Delicious, tender pea tendrils!
Sorry to have gone dormant and not updated the blog for such a long period of time. We have been crazy busy with millions (or so it seems) of farm activities. A farmer’s day can easily be 12 to 14 hours at this time of year. Somehow, I find that this schedule does not lend itself to creative blogging. Remember that phrase “Make hay when the sun shines?” Well, it is never more appropriate than Spring…we have taken advantage of every single sunny day, only instead of “making hay,” we are growing produce. When you’re a farmer, Spring is all out time for farming!
The weather so far this year has been a roller coaster ride. It was certainly slow to warm up, and as a result we delayed some plantings. Which is a good thing since we experienced a heavy frost the second week of May. The frost was then closely followed by four days in the 90’s. This kind of weather is challenging for people who aren’t used it as well as for all of our newly planted seedlings. We had some plants nipped by the frost, but no major losses. We also had to replant a bunch of tomatoes that didn’t like the 90 degree windy days (thank goodness for extra plants in reserve!). Everything is growing very rapidly now, and it is very rewarding to look out over the fields and see the fruits of our labor!

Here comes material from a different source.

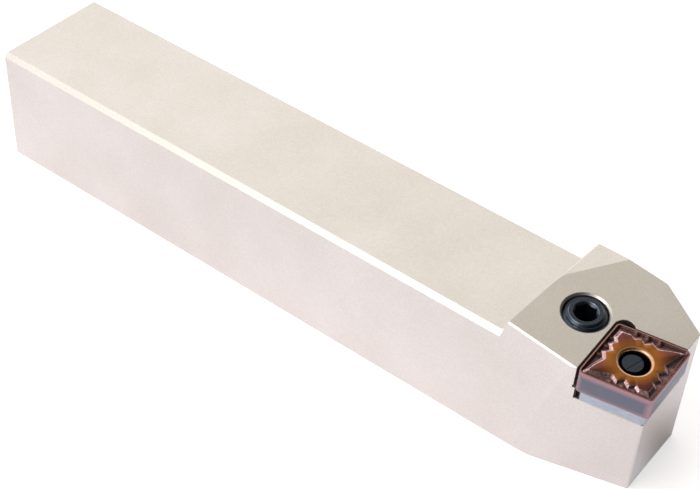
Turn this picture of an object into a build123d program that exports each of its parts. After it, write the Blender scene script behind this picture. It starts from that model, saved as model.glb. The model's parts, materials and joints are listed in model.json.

We have the first week of CSA under our belt and as a result, are slowly shifting our energies from spending our time planting and tending, to harvesting and waiting on members and customers.
It is wonderful to see so many new members this year, as well as the many returning members after the long winter’s hiatus. A community has truly formed around this farm property! Good food and good people—what could be better!